▶ _Do this_
Find each line with the word "None" and state how many there are, nothing more.

▶ _Provided material_
********************

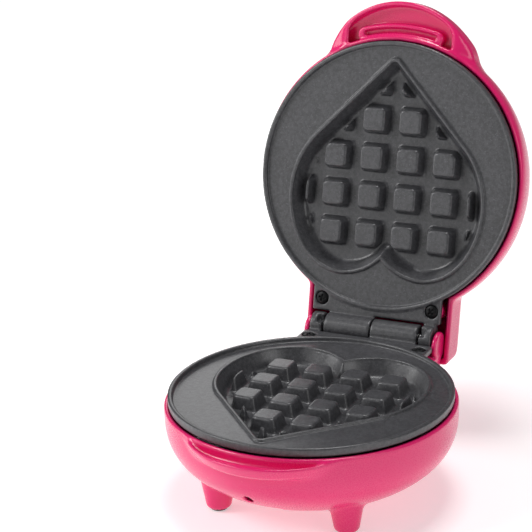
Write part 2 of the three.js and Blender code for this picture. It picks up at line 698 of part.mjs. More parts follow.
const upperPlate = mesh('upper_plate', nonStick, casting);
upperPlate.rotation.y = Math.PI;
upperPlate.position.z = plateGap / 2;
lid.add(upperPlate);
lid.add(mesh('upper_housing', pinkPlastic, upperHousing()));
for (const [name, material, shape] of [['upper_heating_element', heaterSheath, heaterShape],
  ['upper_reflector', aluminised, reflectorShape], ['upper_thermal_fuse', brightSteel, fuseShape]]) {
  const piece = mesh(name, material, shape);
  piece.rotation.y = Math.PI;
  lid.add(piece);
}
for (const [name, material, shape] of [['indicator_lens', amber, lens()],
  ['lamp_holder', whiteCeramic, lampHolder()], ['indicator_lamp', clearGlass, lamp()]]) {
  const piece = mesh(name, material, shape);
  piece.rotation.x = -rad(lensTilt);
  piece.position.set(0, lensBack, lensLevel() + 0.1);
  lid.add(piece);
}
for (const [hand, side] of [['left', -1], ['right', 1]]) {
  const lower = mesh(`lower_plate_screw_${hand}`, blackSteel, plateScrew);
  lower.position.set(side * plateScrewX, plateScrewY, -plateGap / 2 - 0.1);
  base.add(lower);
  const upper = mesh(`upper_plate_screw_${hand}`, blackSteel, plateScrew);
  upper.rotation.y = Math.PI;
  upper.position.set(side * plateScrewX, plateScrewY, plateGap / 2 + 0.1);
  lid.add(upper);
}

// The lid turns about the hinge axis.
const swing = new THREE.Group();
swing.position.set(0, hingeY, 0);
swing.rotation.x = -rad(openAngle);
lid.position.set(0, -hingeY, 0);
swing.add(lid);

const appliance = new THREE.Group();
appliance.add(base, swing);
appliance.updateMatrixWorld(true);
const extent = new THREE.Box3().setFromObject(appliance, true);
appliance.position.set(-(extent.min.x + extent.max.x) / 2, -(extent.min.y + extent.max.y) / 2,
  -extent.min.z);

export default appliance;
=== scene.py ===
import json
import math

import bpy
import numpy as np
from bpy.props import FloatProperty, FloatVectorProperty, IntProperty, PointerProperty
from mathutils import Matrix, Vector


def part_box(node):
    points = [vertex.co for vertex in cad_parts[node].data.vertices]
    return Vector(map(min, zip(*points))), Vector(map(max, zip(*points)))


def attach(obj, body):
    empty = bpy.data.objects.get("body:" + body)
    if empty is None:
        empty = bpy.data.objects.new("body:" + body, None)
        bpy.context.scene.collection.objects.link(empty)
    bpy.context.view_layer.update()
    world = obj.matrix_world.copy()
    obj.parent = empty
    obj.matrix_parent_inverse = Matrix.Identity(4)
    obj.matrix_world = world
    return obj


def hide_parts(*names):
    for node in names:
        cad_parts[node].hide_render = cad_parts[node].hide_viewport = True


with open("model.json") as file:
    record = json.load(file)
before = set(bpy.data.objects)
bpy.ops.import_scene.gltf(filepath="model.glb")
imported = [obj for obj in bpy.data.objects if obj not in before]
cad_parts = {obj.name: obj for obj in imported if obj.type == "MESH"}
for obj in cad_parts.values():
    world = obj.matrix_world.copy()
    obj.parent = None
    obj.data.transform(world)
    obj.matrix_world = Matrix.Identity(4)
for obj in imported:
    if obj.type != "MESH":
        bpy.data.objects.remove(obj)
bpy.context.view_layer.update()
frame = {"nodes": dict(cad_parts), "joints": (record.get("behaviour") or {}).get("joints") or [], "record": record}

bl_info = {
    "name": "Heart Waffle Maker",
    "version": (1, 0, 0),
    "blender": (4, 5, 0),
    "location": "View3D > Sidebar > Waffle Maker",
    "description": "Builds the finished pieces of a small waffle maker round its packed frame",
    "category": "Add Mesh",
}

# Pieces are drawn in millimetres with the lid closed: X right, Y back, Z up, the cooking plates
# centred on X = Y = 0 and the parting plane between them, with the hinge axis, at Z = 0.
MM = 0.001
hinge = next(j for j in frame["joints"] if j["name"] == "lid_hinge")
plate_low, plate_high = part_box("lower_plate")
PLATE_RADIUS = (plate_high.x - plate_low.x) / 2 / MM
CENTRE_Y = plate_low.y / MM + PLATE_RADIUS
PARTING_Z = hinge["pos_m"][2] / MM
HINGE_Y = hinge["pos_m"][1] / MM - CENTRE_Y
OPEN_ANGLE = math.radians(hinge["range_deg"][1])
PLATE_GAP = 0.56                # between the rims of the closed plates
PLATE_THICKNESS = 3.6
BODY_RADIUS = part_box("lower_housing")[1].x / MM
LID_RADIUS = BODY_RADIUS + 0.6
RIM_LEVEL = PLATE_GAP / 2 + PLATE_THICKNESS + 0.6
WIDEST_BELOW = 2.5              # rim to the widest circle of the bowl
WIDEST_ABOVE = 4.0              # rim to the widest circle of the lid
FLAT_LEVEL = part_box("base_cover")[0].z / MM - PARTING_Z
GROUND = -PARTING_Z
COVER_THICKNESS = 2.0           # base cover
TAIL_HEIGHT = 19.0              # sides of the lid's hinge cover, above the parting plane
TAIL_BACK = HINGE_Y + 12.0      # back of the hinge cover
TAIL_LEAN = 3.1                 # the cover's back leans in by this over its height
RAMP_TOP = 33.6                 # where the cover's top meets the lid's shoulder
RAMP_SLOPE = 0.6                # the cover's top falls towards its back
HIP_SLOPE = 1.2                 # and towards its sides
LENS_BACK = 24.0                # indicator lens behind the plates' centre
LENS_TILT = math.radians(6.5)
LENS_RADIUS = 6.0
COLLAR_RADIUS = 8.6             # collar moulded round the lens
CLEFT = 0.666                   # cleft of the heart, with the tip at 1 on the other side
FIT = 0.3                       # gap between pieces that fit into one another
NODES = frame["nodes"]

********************

▶ _Output of the exercise_
3